И сколько сокровищ в живописи, в антиках рассеяно по сельским домам! Давно уже англичане имеют страсть ездить в Италию и скупать все превосходное, чем славится там древнее и новое искусство; внук умножает собрание деда, и картина, статуя, которою любовались художники в Италии, навеки погребается в его деревенском замке, где он бережет ее, как златое руно свое, почему, теряясь в лабиринте сельских парков, любопытный художник может воображать себя Язоном.

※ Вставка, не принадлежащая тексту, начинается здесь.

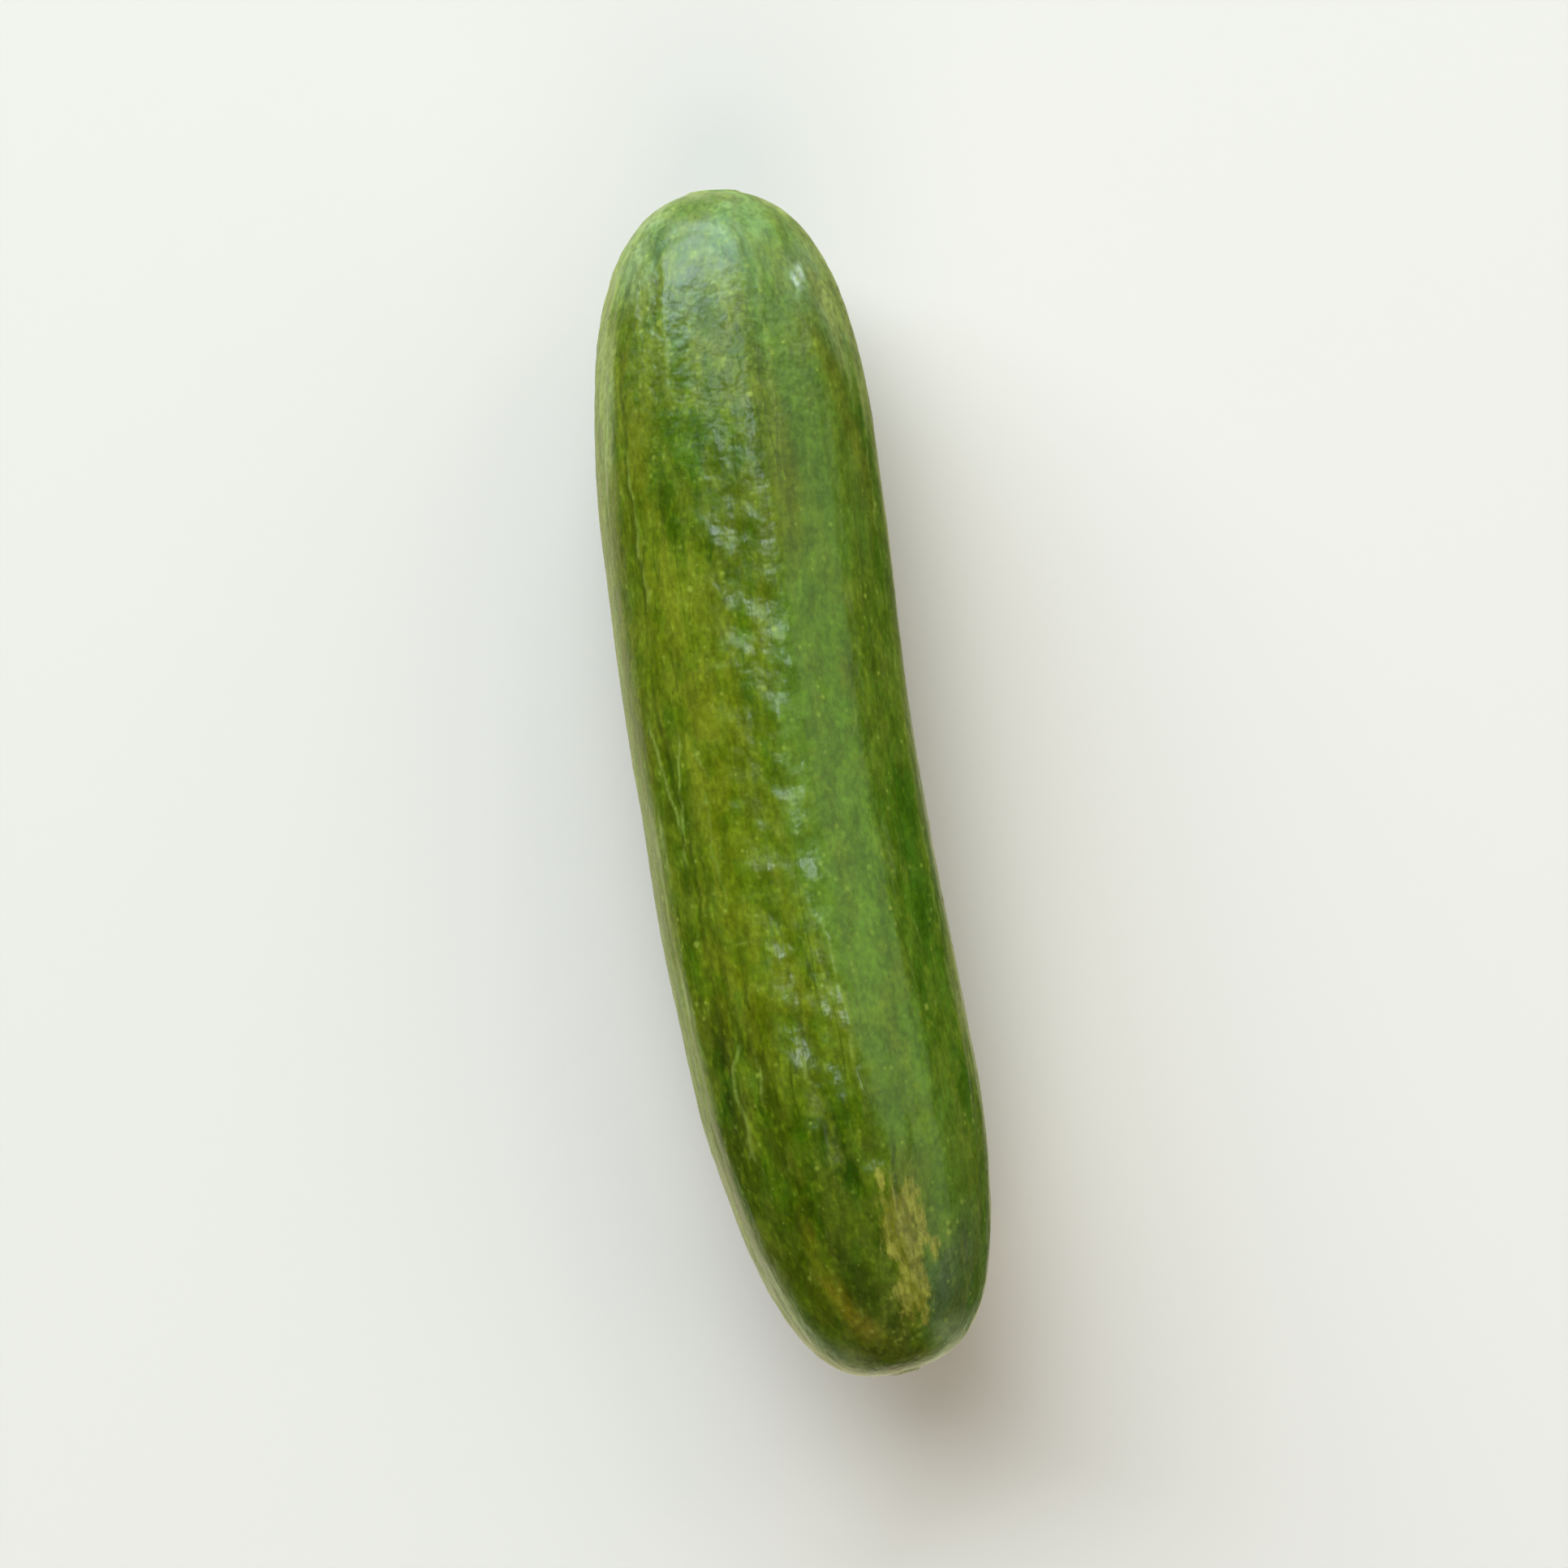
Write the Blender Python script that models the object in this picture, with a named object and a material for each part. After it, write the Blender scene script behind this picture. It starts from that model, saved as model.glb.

Я наименую вам только самые лучшие из виденных мною домов вокруг Лондона:
Так называемый Бельведер лорда Турлова, откуда прекрасный вид на окрестные поля и Темзу, покрытую кораблями, – замок графа Минсфильда, где есть великолепная зала, которую считают лучшим произведением здешней архитектуры, – герцога Девонширского, может быть, самый огромнейший в Англии, построенный среди темных кедровых аллей, – графа Дорсета, окруженный самым диким парком, где множество зверей, птиц и где есть прекрасный готический эрмитаж с искусственными развалинами, – графа Букингамшира с миловидными каштановыми лесочками, прекрасным гротом, обсаженным благоуханными кустами, – Sion-House герцога Нортумберландского с большими садами, всего более украшенными текущею в них Темзою, – Вальполя в готическом вкусе, – графа Тильнея, откуда с террасы видны река, каналы, бесчисленные аллеи, пустыни, лесочки, которые составляют необозримый амфитеатр, – алдермана Томаса, называемый Naked beauty (Чистой красотой (англ.). – Ред.), – господина Бинга и Карю (Carew), где обширные сады, а в садах – столетние померанцевые деревья (что беспримерно в Англии). – В каждом из сих домов богатая картинная галерея со множеством других произведений искусства; при каждом большие оранжереи, где собраны плоды и растения всех частей мира; при каждом огромные конюшни, где лошади живут лучше многих людей на свете.